捨てるしかなかった産業廃棄物に生きる道を与えた地球製ブロック
近頃、何かと話題にのぼる産業廃棄物。処分しようにも埋め立て地は満杯になりそうだし、焼却すればダイオキシンや二酸化炭素が発生してしまう。もう八方ふさがりかと思いきや、光明が見えてきた。なんとゴミからレンガを造るというのだ。
昨年4月に設立されたばかりの共生は、産業廃棄物から無焼成レンガ風ブロック『アーザンブリックス』を製造している。通常、レンガは焼いて造るが、これは焼かずに“固める”のである。しかも、その製造過程で廃棄物は一切出ないというから驚く。この無焼成固化技術は、窯業会社であり共生の出資者でもある亀井製陶(株)が1997年に開発し、特許を取得したもの。「使い道のない産業廃棄物が有用な資材に生まれ変わるなんてスゴイ技術。生産・消費・廃棄という直線を、廃棄と生産を結ぶことで循環の輪にするわけですから」と熱く語るのは、立ち上げに携わった三村親文営業課長。とはいえ、操業直後の一カ月間は、まともな製品ができなっかたという。「原料によって最適な配合の割合は変わってくる。ベストミックスを見つけるまで、何度も何度も試作を繰り返しました。その一方で多種多様な廃棄物に対応できるフレキシブルさがあり、将来性は抜群ですよ」。実際、すでにJR西宮駅駅前の歩道や、パナホームの外構などに採用されている。
原料となる廃棄物はいくらでも存在するが、問題は製品の販路と販売量。売れなければ造ってもしょうがない。重要なのは品質と価格。

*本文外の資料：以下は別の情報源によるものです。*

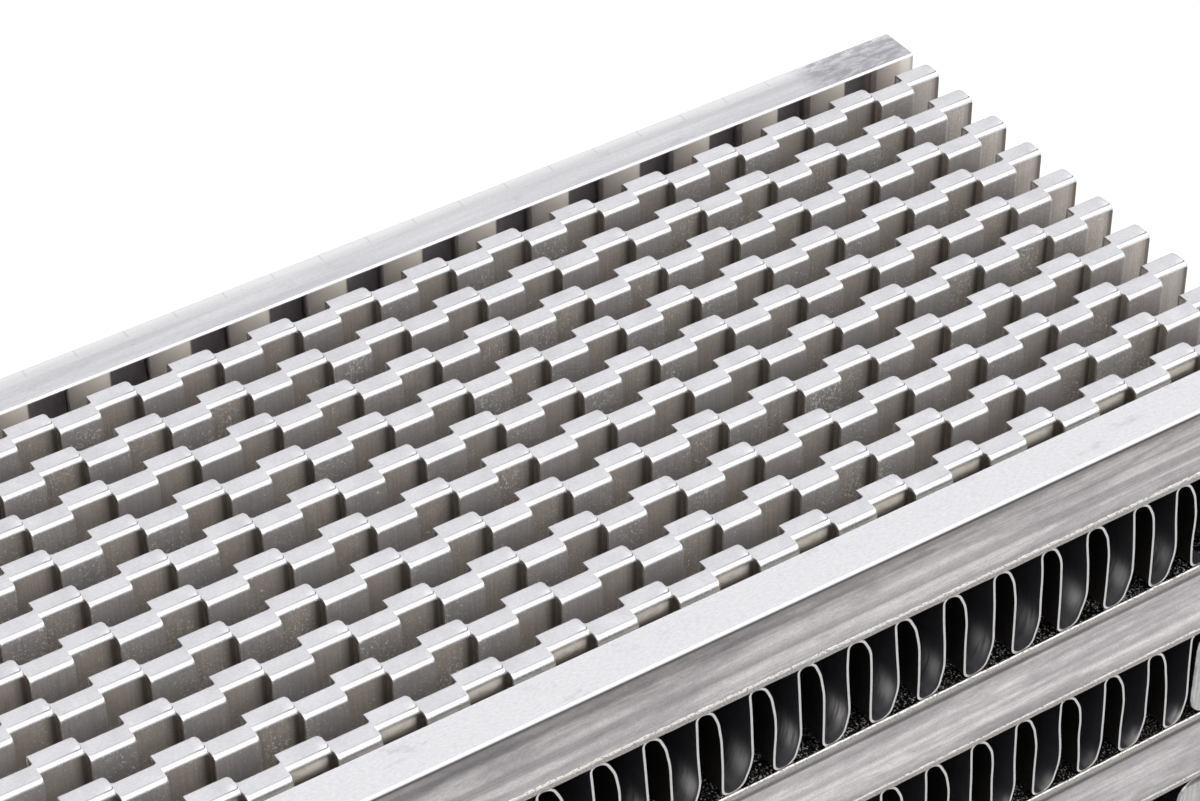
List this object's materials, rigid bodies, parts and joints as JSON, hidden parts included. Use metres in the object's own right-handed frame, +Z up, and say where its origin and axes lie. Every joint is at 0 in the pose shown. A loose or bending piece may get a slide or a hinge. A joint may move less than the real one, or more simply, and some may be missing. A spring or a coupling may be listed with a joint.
{
  "type": "intercooler",
  "caption": "Bare core of a bar-and-plate intercooler: lanced charge-air fins and serpentine cooling-air fins in crossed layers between flat sheets and side bars.",
  "frame": {"origin": "middle of the core's bottom face, under the side plate", "axes": "+X along the long bars, the way the charge air flows, to the right; +Y to the back, the way the cooling air flows; +Z up through the stack to the open fin"},
  "size_m": [0.0958, 0.0496, 0.0488],
  "materials": {
    "bar": "brushed lengthwise, matt",
    "sheet": "rolled, with bright braze metal along the edges",
    "charge_fin": "rolled foil, satin, dusty",
    "ambient_fin": "rolled foil, satin"
  },
  "bodies": {
    "root": {"charge_bar_front_1": "bar", "charge_bar_back_1": "bar", "charge_sheet_1": "sheet", "charge_fin_1": "charge_fin", "charge_bar_front_2": "bar", "charge_bar_back_2": "bar", "charge_sheet_2": "sheet", "charge_fin_2": "charge_fin", "charge_bar_front_3": "bar", "charge_bar_back_3": "bar", "charge_sheet_3": "sheet", "charge_fin_3": "charge_fin", "ambient_bar_left_1": "bar", "ambient_bar_right_1": "bar", "ambient_fin_1": "ambient_fin", "ambient_bar_left_2": "bar", "ambient_bar_right_2": "bar", "ambient_fin_2": "ambient_fin", "ambient_bar_left_3": "bar", "ambient_bar_right_3": "bar", "ambient_fin_3": "ambient_fin", "ambient_sheet_1": "sheet", "ambient_sheet_2": "sheet", "side_plate": "sheet"}
  },
  "joints": []
}
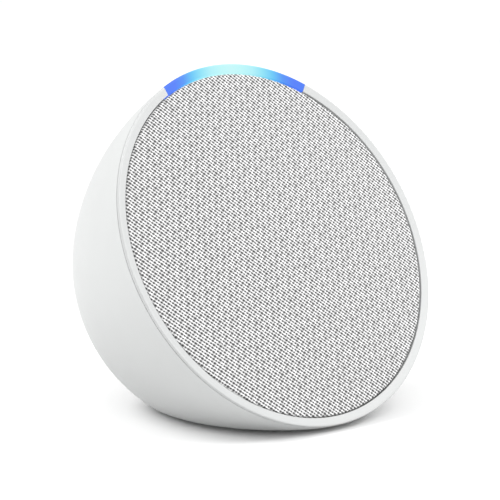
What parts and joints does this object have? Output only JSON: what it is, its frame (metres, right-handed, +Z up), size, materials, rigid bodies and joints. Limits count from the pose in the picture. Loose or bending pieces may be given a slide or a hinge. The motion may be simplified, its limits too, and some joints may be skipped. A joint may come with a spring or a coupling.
{
  "type": "smart speaker",
  "caption": "Small half-dome tabletop smart speaker: leaning round cloth grille in a thin bezel, lit bar along its top, push keys behind it, power inlet low at the back.",
  "frame": {"origin": "on the table, under the middle of the speaker's bounding box", "axes": "+Z up, -Y out of the grille towards the listener, +X to the right as seen from behind the listener looking at the grille; the face axis leans back 25.7 degrees from level"},
  "size_m": [0.099, 0.083, 0.091],
  "materials": {
    "shell_plastic": "fine satin texture",
    "bezel_plastic": "satin",
    "key_plastic": "fine satin texture",
    "light_diffuser": "translucent diffuser, lit blue",
    "grille_plastic": "moulded",
    "grille_fabric": "fine two-tone acoustic knit",
    "circuit_board": "solder mask",
    "white_package": "moulded",
    "black_package": "moulded epoxy",
    "inner_plastic": "moulded",
    "foam": "closed-cell foam",
    "thermal_silicone": "soft pad",
    "rubber_black": "moulded rubber",
    "foot_rubber": "moulded rubber, matt",
    "paper_cone": "pressed paper",
    "spider_cloth": "resin-treated cloth",
    "kapton": "polyimide film",
    "copper_wire": "enamelled copper winding",
    "screw_steel": "blackened steel",
    "pressed_steel": "zinc-plated",
    "ferrite": "ground ceramic magnet",
    "heat_aluminium": "bright",
    "contact_brass": "plated",
    "lead_insulation": "insulation"
  },
  "bodies": {
    "casing": {"rear_shell": "shell_plastic", "front_bezel": "bezel_plastic", "light_bar_lens": "light_diffuser", "grille_frame": "grille_plastic", "grille_cloth": "grille_fabric", "led_board": "circuit_board", "leds": "white_package", "led_connector": "white_package", "speaker_baffle": "inner_plastic", "speaker_enclosure": "inner_plastic", "enclosure_gasket": "foam", "enclosure_screws": "screw_steel", "baffle_screws": "screw_steel", "driver_screws": "screw_steel", "driver_basket": "pressed_steel", "driver_gasket": "foam", "surround": "rubber_black", "surround_ring": "paper_cone", "spider": "spider_cloth", "top_plate": "pressed_steel", "magnet": "ferrite", "pole_yoke": "pressed_steel", "driver_terminals": "contact_brass", "tact_switches": "pressed_steel", "button_board": "circuit_board", "button_board_screws": "screw_steel", "button_connector": "white_package", "microphones": "black_package", "mic_gaskets": "foam", "main_board": "circuit_board", "main_board_screws": "screw_steel", "processor": "black_package", "memory_chip": "black_package", "thermal_pad": "thermal_silicone", "shield_can": "pressed_steel", "heat_spreader": "heat_aluminium", "audio_amplifier": "black_package", "wireless_module": "pressed_steel", "power_inductors": "black_package", "capacitors": "heat_aluminium", "wifi_antenna": "pressed_steel", "board_connectors": "white_package", "speaker_leads": "lead_insulation", "lead_grommet": "rubber_black", "light_bar_flex": "kapton", "button_flex": "kapton", "dc_jack": "black_package", "dc_jack_pin": "contact_brass", "rubber_foot": "foot_rubber"},
    "driver_cone": {"cone": "paper_cone", "dust_cap": "paper_cone", "coil_former": "kapton", "voice_coil": "copper_wire"},
    "volume_down_key": {"button_volume_down": "key_plastic", "plunger_volume_down": "black_package"},
    "mic_mute_key": {"button_mic_mute": "key_plastic", "plunger_mic_mute": "black_package"},
    "volume_up_key": {"button_volume_up": "key_plastic", "plunger_volume_up": "black_package"}
  },
  "joints": [
    {"name": "volume_down_press", "type": "slide", "parent": "casing", "child": "volume_down_key", "axis": [0, -0.5862, -0.8102], "range_m": [0, 0.0004], "stiffness_N_per_m": 1500},
    {"name": "mic_mute_press", "type": "slide", "parent": "casing", "child": "mic_mute_key", "axis": [0, -0.5862, -0.8102], "range_m": [0, 0.0004], "stiffness_N_per_m": 1500},
    {"name": "volume_up_press", "type": "slide", "parent": "casing", "child": "volume_up_key", "axis": [0, -0.5862, -0.8102], "range_m": [0, 0.0004], "stiffness_N_per_m": 1500},
    {"name": "cone_slide", "type": "slide", "parent": "casing", "child": "driver_cone", "axis": [0, -0.9011, 0.4337], "range_m": [-0.002, 0.002], "stiffness_N_per_m": 900, "deforming": ["surround", "spider"]}
  ]
}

「ガーデニングブームに乗って、暖かみのある質感がウケているようです。強度や耐久性など品質は高く、バージン材を含めた他社競合品と比べても価格競争力はあります。いくらリサイクルだ、エコだといっても、品質と価格が伴わなければ、誰も買ってくれませんからね」と、三村氏は真剣な眼差しで語った。
ここに技あり“廃棄物からブロックを製造”
採石廃土や下水汚泥焼却灰、製鉄の際に出る高炉スラグ、ガラスくずといったさまざまな産業廃棄物に、セメントや顔料などを混ぜてアンティークレンガ風ブロックを造る。再生原料比率は80%。焼成しないので化石燃料による二酸化炭素の発生がない。また養生も自然乾燥で、さらに排水や廃棄物も出ない。廃棄物の再利用と同時に、環境に重荷がかからない製造工程をも実現した。